How would I find Zth?

One method is to find the short circuit current across the output (i.e. the Norton equivalent current). The impedance is the ratio of the Thevenin voltage to the Norton current.

 

[The Electrician]

Replace the 9 volt with a short and add a 1 amp current source at the output. Solve the network for V again. The voltage at the A-B terminals will be 3*V. The value of that voltage will be equal to the resistance at the A-B terminals which will be the desired Rth.

Since you already have an equation for V due to the 9 volt source, it will be a small change to add the 1 amp current source.

 

[eehelp150]

Replace the 9 volt with a short and add a 1 amp current source at the output. Solve the network for V again. The voltage at the A-B terminals will be 3*V. The value of that voltage will be equal to the resistance at the A-B terminals which will be the desired Rth.

Since you already have an equation for V due to the 9 volt source, it will be a small change to add the 1 amp current source.

I ended up getting I1 = -0.10975609756098 +0.01219512195122i
and I2 = -0.13414634146341 -0.20731707317073i

Did I do it right?
3*V = 197.56 -21.95i

V300ohm = (I2+1)*300 = 259.756-62.19i

Which value is right?

 

[The Electrician]

Neither is right. Let's see the equation you used.

Your original equations was (V-9)/600 + V/(-j300) + (V+2V)/300 = 0

What would it be if you short the 9 volt source and apply 1 amp to the A-B terminals?

 

[eehelp150]

Neither is right. Let's see the equation you used.

Your original equations was (V-9)/600 + V/(-j300) + (V+2V)/300 = 0

What would it be if you short the 9 volt source and apply 1 amp to the A-B terminals?

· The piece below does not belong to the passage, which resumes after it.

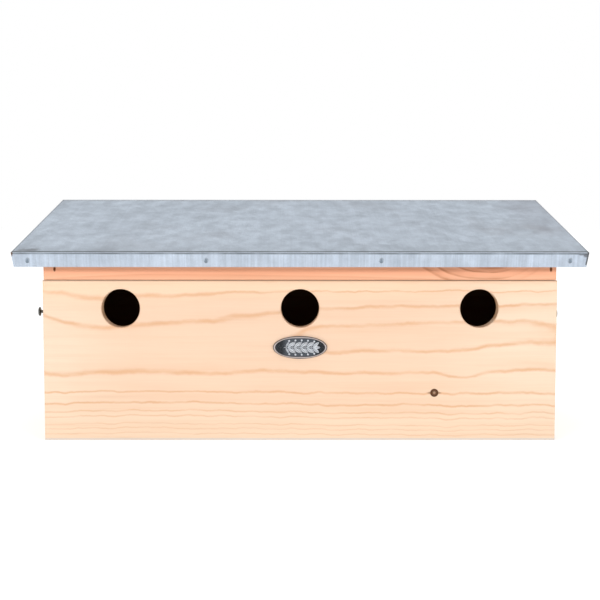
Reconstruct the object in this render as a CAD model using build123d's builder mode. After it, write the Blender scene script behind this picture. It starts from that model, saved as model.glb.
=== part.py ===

V/600 + V/(-j300) + 3V/300 - 1 =0

 

[The Electrician]

So is this the equation that gave you the values in post #17? If so, something's wrong with the solution because that's the right equation. Did you use MyAlgebra to solve it?

Here's what I get:

 

[eehelp150]

So is this the equation that gave you the values in post #17? If so, something's wrong with the solution because that's the right equation. Did you use MyAlgebra to solve it?

Here's what I get:

View attachment 107413

redid with wolfram and got it. Thanks!